# Given problem
Copy every line of the data that contains the string "this".

....................

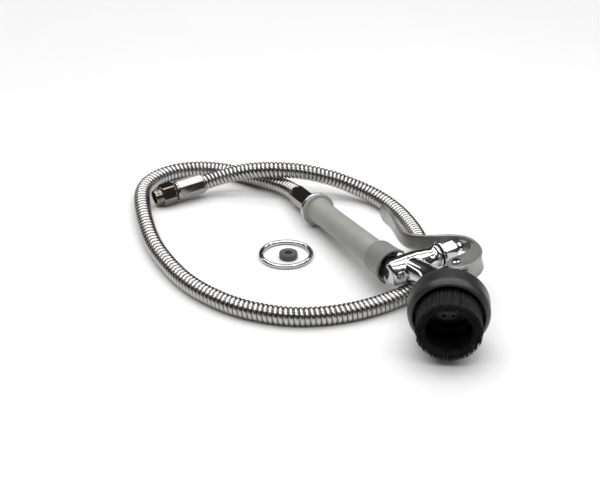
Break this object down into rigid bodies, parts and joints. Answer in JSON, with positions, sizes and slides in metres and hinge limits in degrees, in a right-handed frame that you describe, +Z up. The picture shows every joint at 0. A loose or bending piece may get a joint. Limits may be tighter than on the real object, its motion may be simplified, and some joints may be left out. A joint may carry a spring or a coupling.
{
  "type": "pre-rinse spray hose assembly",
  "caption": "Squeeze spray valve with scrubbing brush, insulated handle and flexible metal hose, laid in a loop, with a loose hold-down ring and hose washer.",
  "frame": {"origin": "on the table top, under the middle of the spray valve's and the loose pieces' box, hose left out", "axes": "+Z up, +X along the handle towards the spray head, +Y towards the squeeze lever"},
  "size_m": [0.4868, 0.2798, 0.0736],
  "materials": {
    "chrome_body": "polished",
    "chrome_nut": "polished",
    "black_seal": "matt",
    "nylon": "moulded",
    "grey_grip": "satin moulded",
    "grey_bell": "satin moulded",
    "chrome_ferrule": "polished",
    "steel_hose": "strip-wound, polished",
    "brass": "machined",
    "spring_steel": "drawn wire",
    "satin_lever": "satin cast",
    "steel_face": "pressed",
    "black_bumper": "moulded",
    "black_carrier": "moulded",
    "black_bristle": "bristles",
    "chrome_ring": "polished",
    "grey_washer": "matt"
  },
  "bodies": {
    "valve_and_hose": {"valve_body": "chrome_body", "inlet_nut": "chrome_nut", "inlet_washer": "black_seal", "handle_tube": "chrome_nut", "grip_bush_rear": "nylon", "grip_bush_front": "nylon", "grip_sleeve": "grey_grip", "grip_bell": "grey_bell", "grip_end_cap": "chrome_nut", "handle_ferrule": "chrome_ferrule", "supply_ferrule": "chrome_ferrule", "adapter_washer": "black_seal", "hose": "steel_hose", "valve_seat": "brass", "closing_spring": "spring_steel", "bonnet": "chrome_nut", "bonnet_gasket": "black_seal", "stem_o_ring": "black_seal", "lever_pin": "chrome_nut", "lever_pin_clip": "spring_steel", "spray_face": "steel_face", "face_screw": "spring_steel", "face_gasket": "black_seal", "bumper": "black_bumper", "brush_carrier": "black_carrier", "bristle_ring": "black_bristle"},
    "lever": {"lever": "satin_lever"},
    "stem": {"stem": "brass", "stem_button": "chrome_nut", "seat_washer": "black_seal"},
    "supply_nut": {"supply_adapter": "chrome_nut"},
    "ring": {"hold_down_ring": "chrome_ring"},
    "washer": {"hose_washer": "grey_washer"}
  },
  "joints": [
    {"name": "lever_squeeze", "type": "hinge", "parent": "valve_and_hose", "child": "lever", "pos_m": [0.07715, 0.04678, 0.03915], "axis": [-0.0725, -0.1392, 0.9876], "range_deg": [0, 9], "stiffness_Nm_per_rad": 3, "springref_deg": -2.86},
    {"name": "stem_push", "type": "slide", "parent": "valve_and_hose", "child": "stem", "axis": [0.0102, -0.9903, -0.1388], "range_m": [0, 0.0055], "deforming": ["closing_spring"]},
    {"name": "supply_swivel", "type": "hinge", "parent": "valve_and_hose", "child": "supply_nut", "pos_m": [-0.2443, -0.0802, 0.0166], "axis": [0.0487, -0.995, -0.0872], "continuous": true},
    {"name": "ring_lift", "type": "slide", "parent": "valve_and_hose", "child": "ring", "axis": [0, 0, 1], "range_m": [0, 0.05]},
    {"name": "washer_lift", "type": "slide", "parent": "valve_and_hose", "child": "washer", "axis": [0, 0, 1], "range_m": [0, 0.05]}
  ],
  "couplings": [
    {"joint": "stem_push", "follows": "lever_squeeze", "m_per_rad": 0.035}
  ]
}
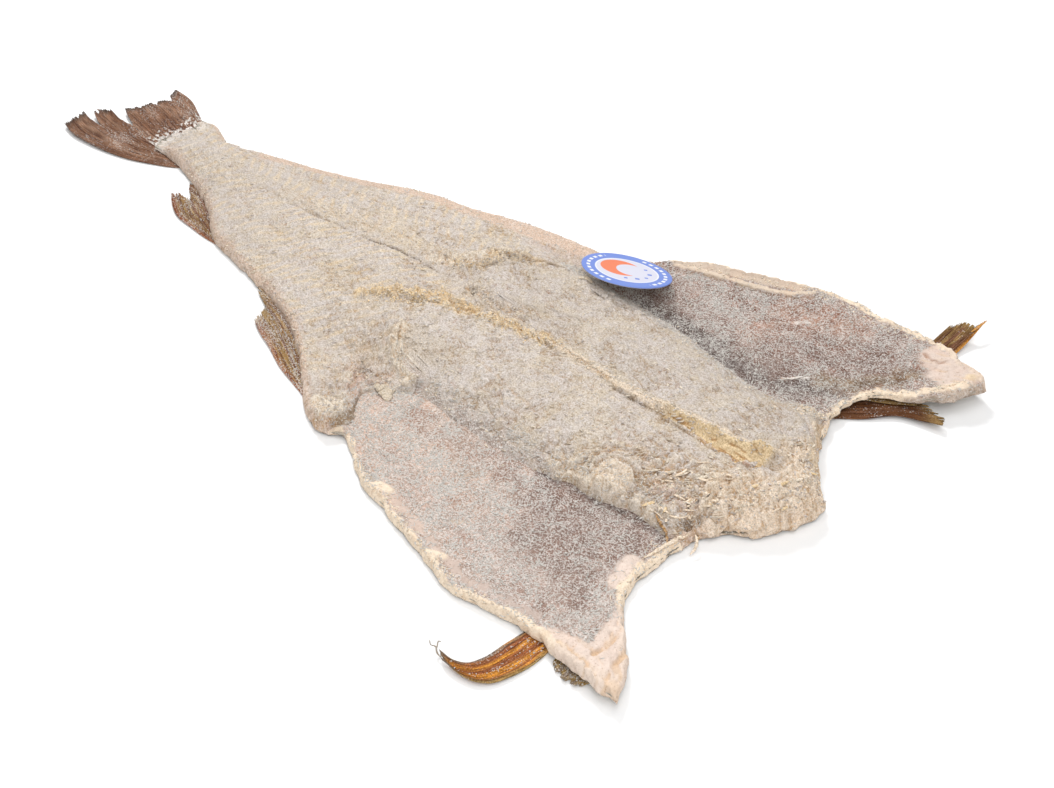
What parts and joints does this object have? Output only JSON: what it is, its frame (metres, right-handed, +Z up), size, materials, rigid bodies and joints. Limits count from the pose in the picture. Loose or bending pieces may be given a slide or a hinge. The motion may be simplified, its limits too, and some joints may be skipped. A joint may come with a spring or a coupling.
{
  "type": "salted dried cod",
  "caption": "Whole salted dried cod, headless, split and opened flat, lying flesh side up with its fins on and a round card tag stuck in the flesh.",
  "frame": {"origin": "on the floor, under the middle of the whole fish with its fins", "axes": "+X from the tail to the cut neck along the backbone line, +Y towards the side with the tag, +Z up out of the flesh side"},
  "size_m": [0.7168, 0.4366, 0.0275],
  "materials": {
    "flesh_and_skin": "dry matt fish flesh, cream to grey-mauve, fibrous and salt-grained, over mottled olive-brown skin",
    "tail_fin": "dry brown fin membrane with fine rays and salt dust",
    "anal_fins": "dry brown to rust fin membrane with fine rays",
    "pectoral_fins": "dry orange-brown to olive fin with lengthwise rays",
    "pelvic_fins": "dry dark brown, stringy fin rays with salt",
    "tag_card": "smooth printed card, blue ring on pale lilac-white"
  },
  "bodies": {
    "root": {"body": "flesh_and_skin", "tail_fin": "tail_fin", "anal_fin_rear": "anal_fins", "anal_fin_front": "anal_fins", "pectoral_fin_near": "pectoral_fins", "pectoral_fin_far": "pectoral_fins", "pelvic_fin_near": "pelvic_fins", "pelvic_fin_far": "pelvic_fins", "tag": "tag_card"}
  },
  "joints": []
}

....................

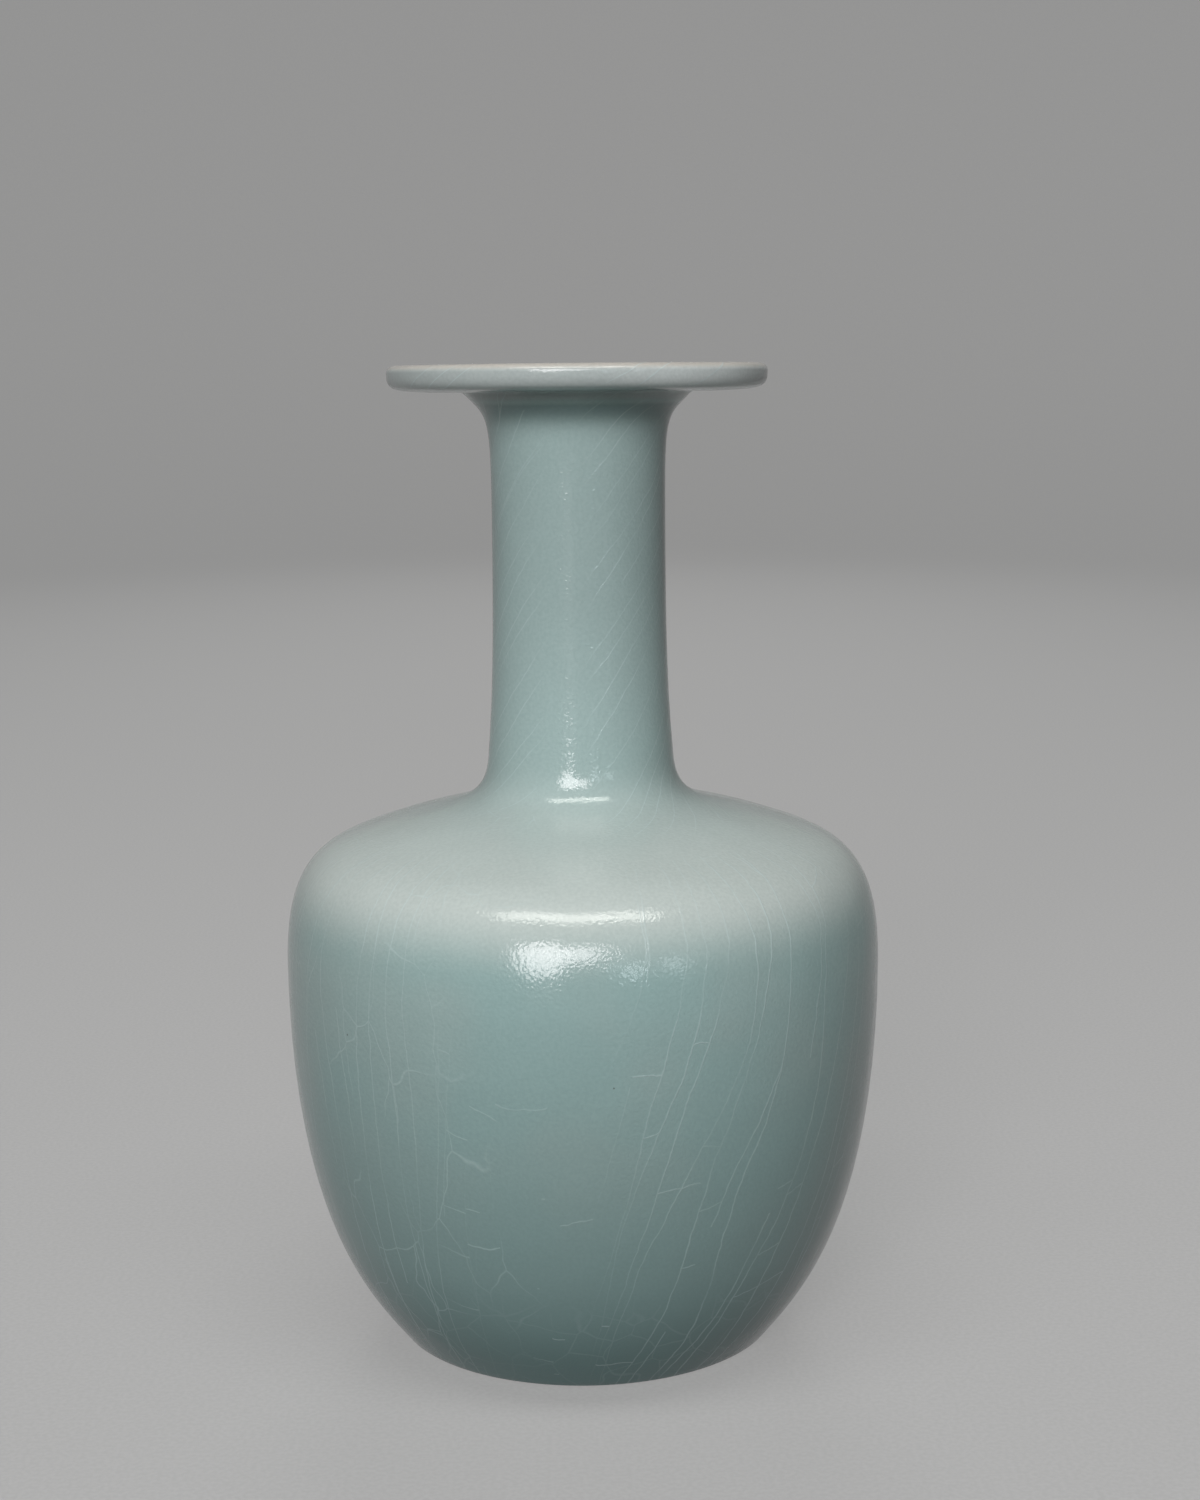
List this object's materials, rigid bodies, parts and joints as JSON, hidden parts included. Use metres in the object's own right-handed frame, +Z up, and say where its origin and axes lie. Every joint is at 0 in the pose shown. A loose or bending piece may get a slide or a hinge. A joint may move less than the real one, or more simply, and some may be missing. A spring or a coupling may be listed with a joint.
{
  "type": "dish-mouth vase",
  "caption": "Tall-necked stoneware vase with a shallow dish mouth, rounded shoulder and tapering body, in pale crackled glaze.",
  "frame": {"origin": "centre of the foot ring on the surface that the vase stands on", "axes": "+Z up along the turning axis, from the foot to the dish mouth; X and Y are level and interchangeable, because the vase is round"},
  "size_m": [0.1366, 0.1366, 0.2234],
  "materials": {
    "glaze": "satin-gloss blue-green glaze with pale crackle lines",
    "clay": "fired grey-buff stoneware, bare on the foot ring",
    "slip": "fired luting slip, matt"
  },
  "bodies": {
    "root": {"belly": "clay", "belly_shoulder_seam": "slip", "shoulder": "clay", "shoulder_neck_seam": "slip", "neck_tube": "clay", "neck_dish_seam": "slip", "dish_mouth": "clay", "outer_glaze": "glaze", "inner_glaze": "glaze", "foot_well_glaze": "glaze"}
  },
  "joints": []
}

....................

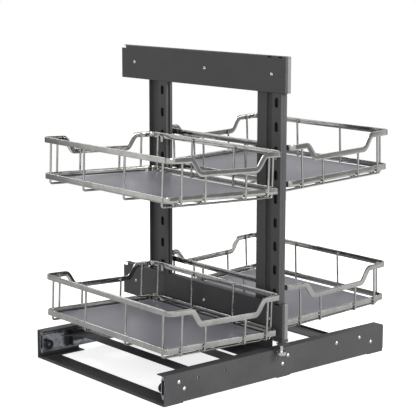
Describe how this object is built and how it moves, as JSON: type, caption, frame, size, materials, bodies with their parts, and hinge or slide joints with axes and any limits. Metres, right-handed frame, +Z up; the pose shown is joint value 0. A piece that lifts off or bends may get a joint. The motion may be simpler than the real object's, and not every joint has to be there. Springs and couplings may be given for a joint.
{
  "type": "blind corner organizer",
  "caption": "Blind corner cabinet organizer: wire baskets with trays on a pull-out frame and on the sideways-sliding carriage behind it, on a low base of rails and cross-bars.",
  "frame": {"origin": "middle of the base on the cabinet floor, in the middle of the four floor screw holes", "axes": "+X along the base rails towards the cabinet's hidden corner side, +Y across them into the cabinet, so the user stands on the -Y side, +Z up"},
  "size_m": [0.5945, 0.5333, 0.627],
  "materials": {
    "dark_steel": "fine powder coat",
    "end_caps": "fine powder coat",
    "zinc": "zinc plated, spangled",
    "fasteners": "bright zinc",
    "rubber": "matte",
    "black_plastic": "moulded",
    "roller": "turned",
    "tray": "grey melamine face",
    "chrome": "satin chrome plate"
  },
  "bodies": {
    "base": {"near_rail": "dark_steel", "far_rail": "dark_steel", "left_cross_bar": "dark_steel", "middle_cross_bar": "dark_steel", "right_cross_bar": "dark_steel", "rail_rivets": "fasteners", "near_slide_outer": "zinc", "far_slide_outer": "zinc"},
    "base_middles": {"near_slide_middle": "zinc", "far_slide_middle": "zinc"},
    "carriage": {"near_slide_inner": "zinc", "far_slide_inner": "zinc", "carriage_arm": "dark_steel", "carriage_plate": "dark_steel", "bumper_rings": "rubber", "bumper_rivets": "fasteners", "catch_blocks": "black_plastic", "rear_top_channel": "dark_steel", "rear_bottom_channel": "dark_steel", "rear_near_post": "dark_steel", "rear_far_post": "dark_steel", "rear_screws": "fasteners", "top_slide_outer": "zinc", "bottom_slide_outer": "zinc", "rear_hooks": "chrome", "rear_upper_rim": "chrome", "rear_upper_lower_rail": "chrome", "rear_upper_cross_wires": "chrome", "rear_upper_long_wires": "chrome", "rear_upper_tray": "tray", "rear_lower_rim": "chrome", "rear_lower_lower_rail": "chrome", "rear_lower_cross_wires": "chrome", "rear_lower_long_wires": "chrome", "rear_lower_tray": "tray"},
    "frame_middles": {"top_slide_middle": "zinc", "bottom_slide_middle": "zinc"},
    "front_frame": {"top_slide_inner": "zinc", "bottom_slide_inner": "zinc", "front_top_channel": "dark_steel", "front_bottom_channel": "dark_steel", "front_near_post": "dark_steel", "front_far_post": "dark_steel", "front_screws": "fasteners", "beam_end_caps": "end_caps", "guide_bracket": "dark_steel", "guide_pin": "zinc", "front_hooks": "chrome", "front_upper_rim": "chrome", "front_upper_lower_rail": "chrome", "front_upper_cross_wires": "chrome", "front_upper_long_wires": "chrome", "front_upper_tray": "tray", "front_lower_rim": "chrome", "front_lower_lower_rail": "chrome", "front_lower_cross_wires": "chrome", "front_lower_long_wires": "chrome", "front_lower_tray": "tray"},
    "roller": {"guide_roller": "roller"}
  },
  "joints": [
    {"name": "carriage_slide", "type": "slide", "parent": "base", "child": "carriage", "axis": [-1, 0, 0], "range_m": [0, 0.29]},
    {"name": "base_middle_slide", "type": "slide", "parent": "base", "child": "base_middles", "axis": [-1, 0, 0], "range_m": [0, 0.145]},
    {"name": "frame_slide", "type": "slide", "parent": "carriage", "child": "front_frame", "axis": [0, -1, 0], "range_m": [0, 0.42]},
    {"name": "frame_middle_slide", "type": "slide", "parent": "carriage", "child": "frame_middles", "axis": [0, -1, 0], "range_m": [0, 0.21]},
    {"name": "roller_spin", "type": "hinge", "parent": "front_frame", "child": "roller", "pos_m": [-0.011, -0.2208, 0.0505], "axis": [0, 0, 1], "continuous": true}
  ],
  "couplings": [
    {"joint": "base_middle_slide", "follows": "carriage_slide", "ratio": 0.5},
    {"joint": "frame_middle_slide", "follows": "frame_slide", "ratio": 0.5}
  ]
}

....................

# Correct result
Break this object down into rigid bodies, parts and joints. Answer in JSON, with positions, sizes and slides in metres and hinge limits in degrees, in a right-handed frame that you describe, +Z up. The picture shows every joint at 0. A loose or bending piece may get a joint. Limits may be tighter than on the real object, its motion may be simplified, and some joints may be left out. A joint may carry a spring or a coupling.
What parts and joints does this object have? Output only JSON: what it is, its frame (metres, right-handed, +Z up), size, materials, rigid bodies and joints. Limits count from the pose in the picture. Loose or bending pieces may be given a slide or a hinge. The motion may be simplified, its limits too, and some joints may be skipped. A joint may come with a spring or a coupling.
List this object's materials, rigid bodies, parts and joints as JSON, hidden parts included. Use metres in the object's own right-handed frame, +Z up, and say where its origin and axes lie. Every joint is at 0 in the pose shown. A loose or bending piece may get a slide or a hinge. A joint may move less than the real one, or more simply, and some may be missing. A spring or a coupling may be listed with a joint.
Describe how this object is built and how it moves, as JSON: type, caption, frame, size, materials, bodies with their parts, and hinge or slide joints with axes and any limits. Metres, right-handed frame, +Z up; the pose shown is joint value 0. A piece that lifts off or bends may get a joint. The motion may be simpler than the real object's, and not every joint has to be there. Springs and couplings may be given for a joint.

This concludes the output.